--- START Material ---

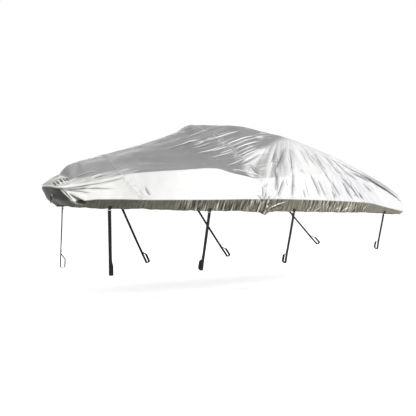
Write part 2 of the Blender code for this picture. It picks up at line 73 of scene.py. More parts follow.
class Signal:
    """One output socket of a node tree, with the arithmetic that adds Math nodes to it."""

    def __init__(self, shader: Shader, socket: bpy.types.NodeSocket) -> None:
        """Wraps a socket of a shader."""
        self.shader = shader
        self.socket = socket

    __add__ = __radd__ = operator("ADD")
    __mul__ = __rmul__ = operator("MULTIPLY")
    __sub__, __rsub__ = operator("SUBTRACT"), operator("SUBTRACT", swapped=True)
    __truediv__, __pow__ = operator("DIVIDE"), operator("POWER")

    def largest(self, other: Operand) -> Signal:
        """Returns the larger of two."""
        return operator("MAXIMUM")(self, other)

    def size(self) -> Signal:
        """Returns the signal without its sign."""
        return operator("ABSOLUTE")(self, 0.0)

    def clamped(self) -> Signal:
        """Returns the signal held between 0 and 1."""
        return self.shader.node("ShaderNodeClamp", {}, {0: self})

    def step(self, start: float, stop: float) -> Signal:
        """Returns a smooth rise from 0 at start to 1 at stop."""
        settings = {"interpolation_type": "SMOOTHSTEP"}
        return self.shader.node("ShaderNodeMapRange", settings, {0: self, 1: start, 2: stop})

    def ridge(self, middle: float, width: Operand) -> Signal:
        """Returns thin lines, 1 where the signal passes the middle and 0 well away from it."""
        away = (self - middle) / width
        return operator("EXPONENT")(away * away * -1.0, 0.0)


class Shader:
    """Builds the node tree of one material."""

    def __init__(self, name: str) -> None:
        """Starts a material with a Principled shader."""
        self.material = bpy.data.materials.new(name)
        self.material.use_nodes = True
        self.tree = self.material.node_tree
        self.surface = self.tree.nodes["Principled BSDF"]

    def node(
        self,
        kind: str,
        settings: dict[str, object],
        inputs: dict[Union[int, str], object],
        output: Union[int, str] = 0,
    ) -> Signal:
        """Adds any node.

        Args:
            kind: The node's type.
            settings: Its properties; "stops" holds the (position, colour) pairs of a ramp.
            inputs: Values or signals for its sockets, by name or number.
            output: The output that is returned.

        Returns:
            One output of the node.
        """
        made = self.tree.nodes.new(kind)
        for key, value in settings.items():
            if key == "stops":
                self._set_stops(made.color_ramp, value)
            else:
                setattr(made, key, value)
        for key, value in inputs.items():
            self.feed(made.inputs[key], value)
        return Signal(self, made.outputs[output])

    def feed(self, socket: bpy.types.NodeSocket, value: object) -> None:
        """Links a signal to a socket, or sets the socket's own value."""
        if isinstance(value, Signal):
            self.tree.links.new(value.socket, socket)
        elif isinstance(value, tuple) and len(value) == 3 and socket.type == "RGBA":
            socket.default_value = (*value, 1.0)
        else:
            socket.default_value = value

    @staticmethod
    def _set_stops(ramp: bpy.types.ColorRamp, stops: Sequence[tuple[float, Colour]]) -> None:
        """Replaces the stops of a colour ramp."""
        while len(ramp.elements) < len(stops):
            ramp.elements.new(0.5)
        for element, (position, colour) in zip(ramp.elements, stops):
            element.position = position
            element.color = (*colour, 1.0)

    def attribute(self, name: str) -> Signal:
        """Returns a number that the mesh stores at each point."""
        return self.node("ShaderNodeAttribute", {"attribute_name": name}, {}, "Fac")

    def place(self) -> Signal:
        """Returns the piece's own coordinates in metres."""
        return self.node("ShaderNodeTexCoord", {}, {}, "Object")

    def flat(self) -> Signal:
        """Returns the place on the flat cut cloth in metres."""
        return self.node("ShaderNodeUVMap", {"uv_map": "cut"}, {}, "UV")

    def noise(self, where: Signal, scale: float, detail: float, roughness: float = 0.5) -> Signal:
        """Returns cloudy noise from 0 to 1; scale is in cells to the metre."""
        inputs = {"Vector": where, "Scale": scale, "Detail": detail, "Roughness": roughness}
        return self.node("ShaderNodeTexNoise", {}, inputs, 0)

    def part(self, where: Signal, axis: int) -> Signal:
        """Returns one coordinate; 0, 1 and 2 are x, y and z."""
        return self.node("ShaderNodeSeparateXYZ", {}, {0: where}, axis)

    def joined(self, *values: Operand) -> Signal:
        """Returns coordinates made of two or three numbers."""
        return self.node("ShaderNodeCombineXYZ", {}, dict(enumerate(values)))

    def scaled(self, where: Signal, scale: tuple[float, float, float]) -> Signal:
        """Returns coordinates multiplied by a scale along each axis."""
        return self.node("ShaderNodeVectorMath", {"operation": "MULTIPLY"}, {0: where, 1: scale})

    def mix(self, share: Operand, first: object, second: object) -> Signal:
        """Returns the colour between two colours; share 0 is the first."""
        settings = {"data_type": "RGBA"}
        return self.node("ShaderNodeMix", settings, {0: share, 6: first, 7: second}, 2)

    def coated(self, under: object, coats: Sequence[tuple[Operand, object]]) -> Signal:
        """Returns a colour with others laid over it in turn, each by its share."""
        for share, colour in coats:
            under = self.mix(share, under, colour)
        return under

    def bands(
        self, where: Signal, scale: float, axis: str, profile: str = "SIN", **inputs: float
    ) -> Signal:
        """Returns waves from 0 to 1 across one axis, with the Wave Texture's own scale."""
        settings = {"wave_type": "BANDS", "bands_direction": axis, "wave_profile": profile}
        values = {"Vector": where, "Scale": scale, "Distortion": 0.0, **inputs}
        return self.node("ShaderNodeTexWave", settings, values, 1)

    def bump(self, height: Signal, distance: float, before: Optional[Signal] = None) -> Signal:
        """Returns the normal of a surface raised by height times distance."""
        inputs: dict[Union[int, str], object] = {"Height": height, "Distance": distance}
        if before is not None:
            inputs["Normal"] = before
        return self.node("ShaderNodeBump", {}, inputs)

    def finish(self, **sockets: object) -> bpy.types.Material:
        """Feeds the Principled shader; a name's underscores stand for spaces."""
        for key, value in sockets.items():
            self.feed(self.surface.inputs[key.replace("_", " ")], value)
        return self.material


# ---- finishes
class Rise(NamedTuple):
    """A smooth rise from 0 at its start to 1 at its stop, which may be the lower of the two."""

    start: float
    stop: float

    def share(self, values: np.ndarray) -> np.ndarray:
        """Returns how far along the rise each value is."""
        return level((values - self.start) / (self.stop - self.start))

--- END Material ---

Task to carry out: Using the material above, quote the first line and each line after it, stopping at and including the line that holds "the node tree".

Exercise response:
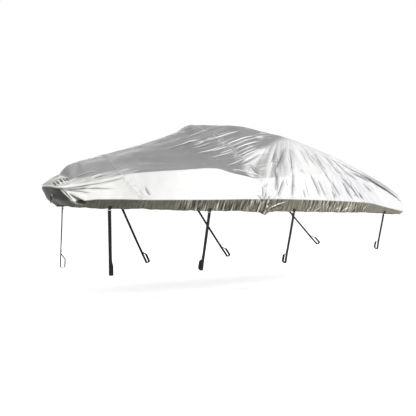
Write part 2 of the Blender code for this picture. It picks up at line 73 of scene.py. More parts follow.
class Signal:
    """One output socket of a node tree, with the arithmetic that adds Math nodes to it."""

    def __init__(self, shader: Shader, socket: bpy.types.NodeSocket) -> None:
        """Wraps a socket of a shader."""
        self.shader = shader
        self.socket = socket

    __add__ = __radd__ = operator("ADD")
    __mul__ = __rmul__ = operator("MULTIPLY")
    __sub__, __rsub__ = operator("SUBTRACT"), operator("SUBTRACT", swapped=True)
    __truediv__, __pow__ = operator("DIVIDE"), operator("POWER")

    def largest(self, other: Operand) -> Signal:
        """Returns the larger of two."""
        return operator("MAXIMUM")(self, other)

    def size(self) -> Signal:
        """Returns the signal without its sign."""
        return operator("ABSOLUTE")(self, 0.0)

    def clamped(self) -> Signal:
        """Returns the signal held between 0 and 1."""
        return self.shader.node("ShaderNodeClamp", {}, {0: self})

    def step(self, start: float, stop: float) -> Signal:
        """Returns a smooth rise from 0 at start to 1 at stop."""
        settings = {"interpolation_type": "SMOOTHSTEP"}
        return self.shader.node("ShaderNodeMapRange", settings, {0: self, 1: start, 2: stop})

    def ridge(self, middle: float, width: Operand) -> Signal:
        """Returns thin lines, 1 where the signal passes the middle and 0 well away from it."""
        away = (self - middle) / width
        return operator("EXPONENT")(away * away * -1.0, 0.0)


class Shader:
    """Builds the node tree of one material."""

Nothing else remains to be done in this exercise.